The design continues…

Hello all again…

As you know I have been developing the Malcolm Tennant VEGA design using the information available on the web site. I bought the study plans but disappointingly they still have not arrived. I’ve been told that they were posted so still waiting. One of the issues I have been trying to design around is keeping the main bedroom on the main level and having lots of room there. The VEGA gave me this at the back which is one of the reasons I really like it. One of the main constraints in cat design is the point at which the mast is supported. The forward bulkhead which takes the main load becomes “untouchable” and is a main layout constraint. So I have focused on the alternate mast designs which then changes the design constraints. Two that have interested me were the non-stayed double carbon masts (see Schiolling Radical Bay setup) and the Aftmast arrangement.

The Aftmast I must say is the one that catches my eye most. There is a discussion paper here.
The key things that attracted me is that it removes the forward bulkhead constraint and creates the possibility of a forward main bedroom. Additionally it adds a simplier control rigging and I like that.
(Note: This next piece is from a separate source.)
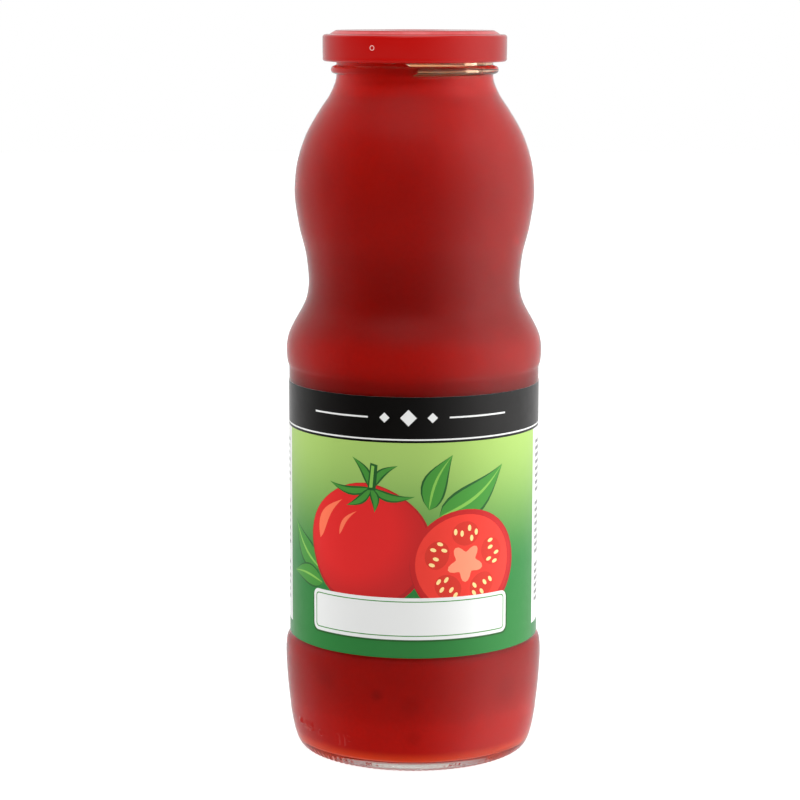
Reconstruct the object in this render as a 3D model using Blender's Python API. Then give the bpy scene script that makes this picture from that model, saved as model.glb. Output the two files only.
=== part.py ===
"""A filled glass passata bottle: the bottle, the passata in it, its twist-off lid and its wrapped label."""

import math

import bmesh
import bpy
import numpy as np

# Lengths are in metres and heights are counted up from the surface the bottle stands on.

# Whole bottle
SEGMENTS = 48                   # flats round every turned piece
FIT_GAP = 0.0003                # clearance between pieces that touch
SAME_HEIGHT = 0.0001            # closer rings of faces than this count as one
SLOPE_STEP = 0.0001             # height step for reading the slope of an outline
SHARP_EDGE = 35.0               # degrees; flatter edges are shaded smooth

# Glass, outside
BEARING_INNER_RADIUS = 0.0280   # inner edge of the flat ring it stands on
BEARING_RADIUS = 0.0330         # outer edge of that ring
HEEL_HEIGHT = 0.0108            # top of the rounded heel
HEEL_RADIUS = 0.03745
HEEL_ROUNDNESS = 0.36           # power of the heel's curve; less is a fuller corner
LOWER_RING_HEIGHT = 0.0289      # widest place below the label
LOWER_RING_RADIUS = 0.03885
PANEL_BOTTOM = 0.0349           # straight recessed band that carries the label
PANEL_TOP = 0.1164
PANEL_RADIUS = 0.03750
UPPER_RING_HEIGHT = 0.1216      # widest place above the label
UPPER_RING_RADIUS = 0.03830
WAIST_HEIGHT = 0.1415           # hand grip
WAIST_RADIUS = 0.03155
BULGE_HEIGHT = 0.1685           # upper bulge
BULGE_RADIUS = 0.03570
NECK_BOTTOM = 0.2018
NECK_RADIUS = 0.02320
BEAD_HEIGHT = 0.2045            # rounded ring under the lid
BEAD_RADIUS = 0.02480
BEAD_HALF_HEIGHT = 0.0012
BEAD_ROUNDNESS = 0.6            # power of the bead's curve; less is a squarer ring
FINISH_RADIUS = 0.02460         # glass inside the lid
FINISH_TOP = 0.2134             # rim that the lid seals on
RIM_CHAMFER = 0.0007            # broken edges of that rim

# Glass, inside
WALL = 0.0026
FLOOR_THICKNESS = 0.0042
PUSH_UP = 0.0036                # height of the dome under the base
FLOOR_FILLET = 0.0080           # radius between the floor and the wall
FLOOR_FILLET_END = -15.0        # degrees below level at which the fillet meets the wall

# Passata
FILL_LEVEL = 0.2032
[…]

I have redrawn an accommodation layout based on an aftmast.

I have started to look for Australian based designers around this concept and have chatted to Jeff Schiolling and his COSMOS 1750 could be altered to suit this need. We are just in the beginning of looking at that….still very early days.

So that is where the design work is up to.

The model is started and I will post some progress photos on that.

Needs analysis

The nice to have analysis

All designs require a needs analysis adn here is mine. Should not be called a needs analysis more like a nice to have analysis…but here goes…
I added a usage analysis jsut to try to develop some reletive priorities. Yes I know that we could drive a truck through the gaps in this but its something for me to work with.
Also not that I have really focused ont eh accommadation side. The rigging etc will take care of itself when I talk to a designer.